Event

SPAH Seminar Series: Conformity and Second Nature

This seminar discusses the natural and social necessitation in McDowell’s Mind and World

  • Thu 10 Dec 20

    15:00 - 17:00

  • Online

    Zoom

  • Event speaker

    Dr Matteo Falomi, University of Essex

  • Event type

    Lectures, talks and seminars
    SPAH Seminar Series

  • Event organiser

    Philosophy and Art History, School of

  • Contact details

    Hannah Whiting, School Manager

This seminar, hosted by Dr Matteo Falomi, University of Essex, discusses the natural and social necessitation in McDowell’s Mind and World.

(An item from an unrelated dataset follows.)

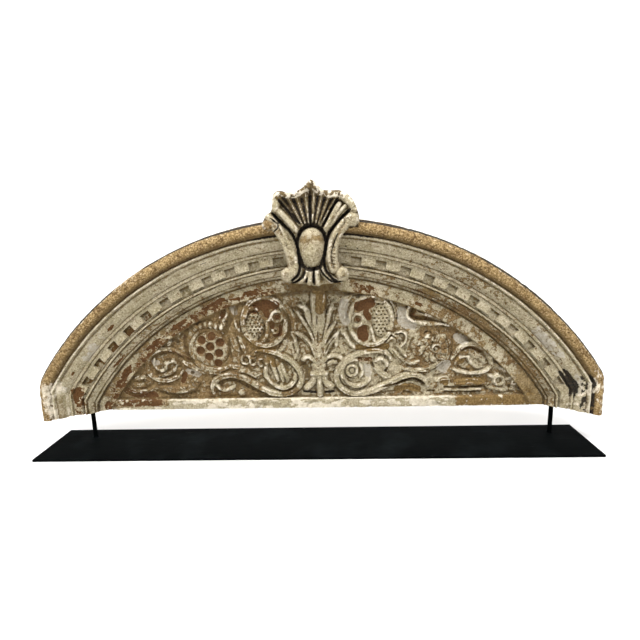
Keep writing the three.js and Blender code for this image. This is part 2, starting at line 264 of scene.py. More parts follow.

An abstract from Mind and World by John McDowell

In Mind and World, McDowell aims at dissolving a philosophical anxiety about the place of reason in nature. His dissolution hinges upon a Wittgensteinian “reminder of the obvious”: reason is second nature to us, as we become rational through social habituation. I will argue that the content of this “reminder”, if thought through, turns out to be anything but obvious: if self-determination is acquired through habituation, then we must, but also must not, rely on the authority of our educators in order to acquire it. From this perspective, what habituation can deliver is at best a capacity to rely on external authority. This indicates that McDowell’s therapeutic attempt is incomplete, as it does not dissolve the reader’s anxiety, but rather leaves her with an anxiety of a different form: the attempt transforms an anxiety about natural necessitation into an anxiety about social necessitation, or conformity. To bring Mind and World’s project to completion, one would need to dissolve this anxiety. I will conclude by suggesting that Stanley Cavell’s work on Perfectionism may be a good starting place for approaching this task.

 

Bio: Matteo Falomi

Matteo Falomi is a part-time teacher in Philosophy at the University of Essex. He gained his PhD from the University of Naples’ “l’Orientale”, and has held post-doctoral appointments at Oxford University and at Essex. Before coming to Essex, he taught at the University of Rome “La Sapienza”. He has published on Wittgensteinian ethics and on Cavell’s moral and political philosophy. He is presently working on a book on Cavell’s notion of moral perfectionism.